Before moving on to the analysis of the hedging itself, we note that facing the problem in the first stage requires a setup of nested stochastic scenarios. The outer scenarios are then the real world scenarios and the inner ones the risk-neutral scenarios to value the liabilities along each scenario such that the values are consistent to the market prices of the outer real-world scenarios.

The very large number of scenarios makes it almost impossible to evaluate the greeks in this way. A better choice is to implement the so-called proxy technique Least Squares Monte Carlo (LSMC) in order to calibrate a polynomial approximating these greeks.

Proxy Functions and Least Square Monte Carlo method

The LSMC method is a combination of Monte Carlo simulation and a regression model, and is based on fitting a set of functions (proxy functions) to a given data set. Here, we use second degree polynomials for the equity return index and the ten-year spot rate where the coefficients are found using Lasso linear regression. Once the proxy functions are calibrated, the greeks can be obtained by finding partial derivatives of the proxy function. Applying this method, the required number of inner scenarios and time steps is reduced substantially and hence we have secured the desired reduction in run-time making the analysis feasible.

Case Study

Unit-Linked Insurance Product

A unit-linked insurance product is a life type insurance that some part of the premium is invested in mutual funds or other investment strategies in the market.

It is usually considered with an extra guarantee feature that assures a minimum payment with different claims. 

Related Risks

Because of the nature of the product, the related risk consist of two different parts:

  • Insurance Risks (e.g., Longevity, surrender, ...)
  • Financial Market Risks (e.g., Interest rate risk, equity risk, ...)

We aim to analyse a unit linked insurance product together with a guarantee element. The insurance contracts are fictive and created to replicate the contracts that are available at the Swedish insurance market. We generate the return path for the end client and also hedge the guarantee factor. The liability of the insurance company is modelled using a policyholder population consisted of one hundred of individuals with mortality being a function of dates of birth and gender. The different states a single policyholder may belong to during the insurance period is modelled using the states diagram in the following figure:

The different states are premium paying (PP), pension (PO), surrender (SU) and death (DE). The diagram demonstrates the possible transitions between different states for the policyholders. It is worth noting that the starting capital and premiums varies for the different age groups. To provide a better understanding of the problem, we illustrate the future monthly cash flows for a policyholder that is expected to retire in 210 months (where we see a significant increase in the graphs that indicates a change of state from paying premiums to receiving pension payments), simulated under ten different scenarios.

 

The following chart, also illustrates the evolution of the various states for a single policyholder over the full time horizon

As this figure depicts, there is an instant transition, from paying premiums to receiving pension payments, when the policyholder retires. Moreover, a significant increase in the probability of death for the policyholder over the time horizon is noticeable in the above area plot.

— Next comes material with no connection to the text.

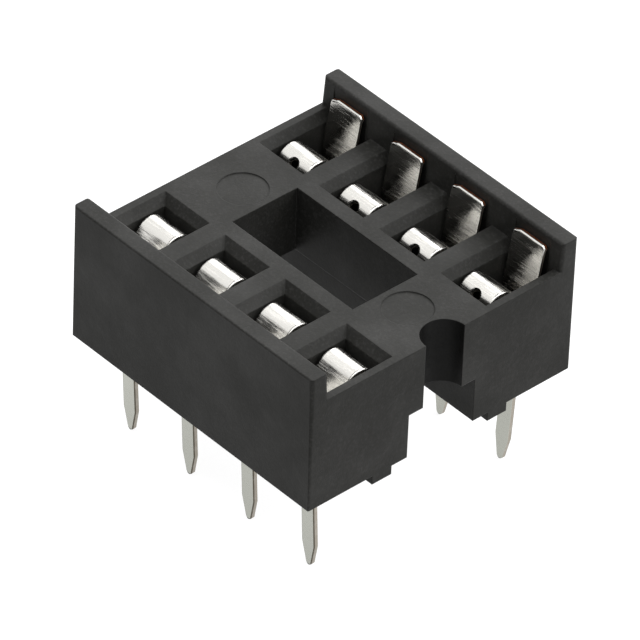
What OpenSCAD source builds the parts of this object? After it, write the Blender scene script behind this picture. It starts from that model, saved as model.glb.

Specially, drawing our attention to the grantee element, many of the guarantees are written when the the interests rate were high. Hence they are deeply in-the-money and we need to hedge away the interest rate risk.

Moreover, in this case study, the underlying asset portfolio consists of 50 % equity and 50 % zero coupon bonds with a maturity of ten years.

Hedging Efficiency

Hedging effectiveness is a measurement of how much hedging strategy actually reduces the risk. There are different approaches to define hedging performance. One way is to measure the difference between the Sharpe ratio of the hedged and un-hedged portfolios, that we have already investigated in our previous article series. (See our preceding article for more information.)

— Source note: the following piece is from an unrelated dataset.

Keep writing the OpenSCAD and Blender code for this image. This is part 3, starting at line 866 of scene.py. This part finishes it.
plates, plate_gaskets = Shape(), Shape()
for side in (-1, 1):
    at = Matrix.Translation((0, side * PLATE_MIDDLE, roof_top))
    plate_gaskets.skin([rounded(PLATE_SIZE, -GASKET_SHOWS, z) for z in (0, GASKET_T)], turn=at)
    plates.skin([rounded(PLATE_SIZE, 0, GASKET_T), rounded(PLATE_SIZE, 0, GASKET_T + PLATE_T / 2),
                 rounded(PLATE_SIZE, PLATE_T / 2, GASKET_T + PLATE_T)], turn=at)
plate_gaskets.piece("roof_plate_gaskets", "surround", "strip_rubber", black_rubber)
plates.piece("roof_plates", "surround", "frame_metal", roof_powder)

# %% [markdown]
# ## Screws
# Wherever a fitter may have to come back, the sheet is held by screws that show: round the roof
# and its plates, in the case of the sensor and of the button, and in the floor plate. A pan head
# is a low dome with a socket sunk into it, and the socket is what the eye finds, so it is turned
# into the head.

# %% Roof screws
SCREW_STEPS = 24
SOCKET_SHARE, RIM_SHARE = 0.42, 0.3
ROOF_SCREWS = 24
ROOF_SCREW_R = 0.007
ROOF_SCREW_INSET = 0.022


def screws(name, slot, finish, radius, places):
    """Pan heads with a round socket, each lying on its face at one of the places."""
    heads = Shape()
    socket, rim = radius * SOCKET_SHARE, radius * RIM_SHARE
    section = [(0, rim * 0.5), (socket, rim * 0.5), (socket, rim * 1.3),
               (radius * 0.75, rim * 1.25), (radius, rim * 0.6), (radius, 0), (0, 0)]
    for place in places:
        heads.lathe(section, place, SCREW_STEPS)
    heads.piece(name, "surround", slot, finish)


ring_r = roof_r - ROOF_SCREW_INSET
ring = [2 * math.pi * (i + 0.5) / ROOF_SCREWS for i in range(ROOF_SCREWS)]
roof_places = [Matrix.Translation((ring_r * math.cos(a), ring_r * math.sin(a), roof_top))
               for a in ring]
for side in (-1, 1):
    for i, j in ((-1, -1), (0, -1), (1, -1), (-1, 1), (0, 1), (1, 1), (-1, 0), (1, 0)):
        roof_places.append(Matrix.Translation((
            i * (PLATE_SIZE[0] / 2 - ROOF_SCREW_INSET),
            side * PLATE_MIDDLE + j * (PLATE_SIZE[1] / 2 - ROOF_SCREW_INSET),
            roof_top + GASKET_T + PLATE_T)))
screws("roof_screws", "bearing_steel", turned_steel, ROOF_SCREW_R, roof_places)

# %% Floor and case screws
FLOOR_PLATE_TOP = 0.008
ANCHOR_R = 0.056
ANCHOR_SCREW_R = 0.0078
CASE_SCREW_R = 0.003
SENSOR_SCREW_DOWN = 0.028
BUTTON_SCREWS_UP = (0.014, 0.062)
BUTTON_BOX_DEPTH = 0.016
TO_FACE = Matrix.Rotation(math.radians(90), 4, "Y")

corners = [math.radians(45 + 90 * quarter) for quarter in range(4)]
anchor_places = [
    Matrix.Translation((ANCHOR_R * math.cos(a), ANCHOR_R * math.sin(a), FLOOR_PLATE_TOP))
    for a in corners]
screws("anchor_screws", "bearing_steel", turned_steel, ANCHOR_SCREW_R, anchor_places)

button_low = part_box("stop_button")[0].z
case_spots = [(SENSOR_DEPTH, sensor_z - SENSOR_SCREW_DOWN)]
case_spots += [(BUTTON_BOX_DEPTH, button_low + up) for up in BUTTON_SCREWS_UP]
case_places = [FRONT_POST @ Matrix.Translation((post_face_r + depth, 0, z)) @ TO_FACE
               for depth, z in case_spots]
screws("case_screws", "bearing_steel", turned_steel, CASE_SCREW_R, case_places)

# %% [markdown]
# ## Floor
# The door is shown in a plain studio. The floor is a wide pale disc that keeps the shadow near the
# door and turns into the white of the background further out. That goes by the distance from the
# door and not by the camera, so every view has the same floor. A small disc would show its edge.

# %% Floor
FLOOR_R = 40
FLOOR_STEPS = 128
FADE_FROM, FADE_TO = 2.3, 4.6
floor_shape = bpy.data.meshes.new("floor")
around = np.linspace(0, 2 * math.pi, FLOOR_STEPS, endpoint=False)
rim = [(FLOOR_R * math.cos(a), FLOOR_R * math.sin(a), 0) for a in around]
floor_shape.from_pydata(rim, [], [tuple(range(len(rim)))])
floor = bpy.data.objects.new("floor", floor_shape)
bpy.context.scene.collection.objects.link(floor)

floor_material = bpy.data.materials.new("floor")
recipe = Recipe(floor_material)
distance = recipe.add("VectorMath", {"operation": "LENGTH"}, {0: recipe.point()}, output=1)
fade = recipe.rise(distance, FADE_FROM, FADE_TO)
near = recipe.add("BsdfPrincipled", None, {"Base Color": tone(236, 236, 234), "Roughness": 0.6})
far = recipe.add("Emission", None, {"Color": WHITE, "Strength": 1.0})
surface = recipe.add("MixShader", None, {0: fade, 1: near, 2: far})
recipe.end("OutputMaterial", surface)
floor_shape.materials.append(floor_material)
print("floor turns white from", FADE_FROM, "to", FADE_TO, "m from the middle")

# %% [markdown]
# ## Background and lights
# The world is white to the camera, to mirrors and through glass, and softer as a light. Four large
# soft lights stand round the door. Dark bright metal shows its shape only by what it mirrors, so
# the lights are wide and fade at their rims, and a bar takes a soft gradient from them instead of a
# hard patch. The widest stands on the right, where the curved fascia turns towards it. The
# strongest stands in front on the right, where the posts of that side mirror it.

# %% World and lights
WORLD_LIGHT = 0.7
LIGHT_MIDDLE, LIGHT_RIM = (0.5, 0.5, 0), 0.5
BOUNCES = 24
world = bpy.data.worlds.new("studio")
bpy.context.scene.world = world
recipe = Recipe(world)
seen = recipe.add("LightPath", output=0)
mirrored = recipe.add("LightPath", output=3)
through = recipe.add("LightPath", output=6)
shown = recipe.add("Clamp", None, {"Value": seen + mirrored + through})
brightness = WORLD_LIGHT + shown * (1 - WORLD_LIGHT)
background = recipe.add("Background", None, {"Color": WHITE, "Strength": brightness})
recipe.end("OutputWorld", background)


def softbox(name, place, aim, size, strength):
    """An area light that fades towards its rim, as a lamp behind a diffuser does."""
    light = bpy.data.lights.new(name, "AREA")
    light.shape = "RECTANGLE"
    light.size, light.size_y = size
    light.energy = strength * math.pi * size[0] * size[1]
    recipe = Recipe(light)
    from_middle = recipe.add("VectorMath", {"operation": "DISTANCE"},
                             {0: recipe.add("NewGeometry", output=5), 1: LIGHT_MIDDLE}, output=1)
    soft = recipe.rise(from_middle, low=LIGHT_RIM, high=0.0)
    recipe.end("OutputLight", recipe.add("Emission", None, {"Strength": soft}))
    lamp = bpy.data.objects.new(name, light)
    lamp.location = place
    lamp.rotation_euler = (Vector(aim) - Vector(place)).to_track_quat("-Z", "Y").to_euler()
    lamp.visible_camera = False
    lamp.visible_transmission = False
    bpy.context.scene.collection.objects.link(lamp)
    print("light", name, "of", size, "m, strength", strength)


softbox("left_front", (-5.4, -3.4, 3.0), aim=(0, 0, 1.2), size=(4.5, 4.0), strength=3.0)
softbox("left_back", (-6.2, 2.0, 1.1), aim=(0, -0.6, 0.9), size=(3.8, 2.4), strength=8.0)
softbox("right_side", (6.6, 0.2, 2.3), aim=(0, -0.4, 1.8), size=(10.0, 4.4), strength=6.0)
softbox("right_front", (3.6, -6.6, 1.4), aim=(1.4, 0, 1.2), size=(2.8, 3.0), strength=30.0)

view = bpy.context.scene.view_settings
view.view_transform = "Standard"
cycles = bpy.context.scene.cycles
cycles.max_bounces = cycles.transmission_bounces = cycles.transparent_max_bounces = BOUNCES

Based on the situation and our purpose, we consider the effectiveness of the hedging strategy as follows

$$1-\frac{\text{Net}\,\, 99.5 % \,\, \text{VaR}}{\text{Gross}\,\, 99.5 % \,\, \text{VaR}}.$$

We summarize our results for different hedging frequencies in the following table:  

\begin{array}{|c|c|} \hline \hbox{Hedging Frequency} & \hbox{Hedging Effectiveness %} \\\hline \hbox{Monthly} & 65 \hbox{%} \\\hline \hbox{Bi-monthly} & 63 \hbox{%} \\\hline Quarterly & 62 \hbox{%} \\\hline \hbox{Semi-annual} & 56 \hbox{%} \\\hline \hbox{Annual}  & 53 \hbox{%} \\\hline \end{array} 

As we observe, a more frequent hedging means a better performance. We again remark that transaction costs are not included in this case study for the sake of simplicity.

Sensitivity of P&L to Hedging Frequency

We aim at looking into how hedging market implied volatility can reduce the volatility of P&L. We apply a delta hedging scheme in different time frequency. Our results show that the volatility of the profit and loss (P&L) decreases as we hedge more frequently. The following diagram indicates the relationship between P&L-variation and hedging frequency.

 

Especially directing our attention to the 99.5 % percentile which is equivalent to the SCR under Solvency II, we conclude that SCR can be reduced quite drastically in case of a more frequent hedging as is the case for the monthly and bi-monthly schemes.

Conclusion

Implementing dynamic hedging as part of the management actions is an effective technique to reduce the uncertainty of future P&L. As a consequence, VaR can be potentially reduced and hence we have a decrease in the SCR for the insurance company. Furthermore, one may consider applying dynamic hedging strategies for the other key financial measures, e.g., return on risk-adjusted capital (RoRAC).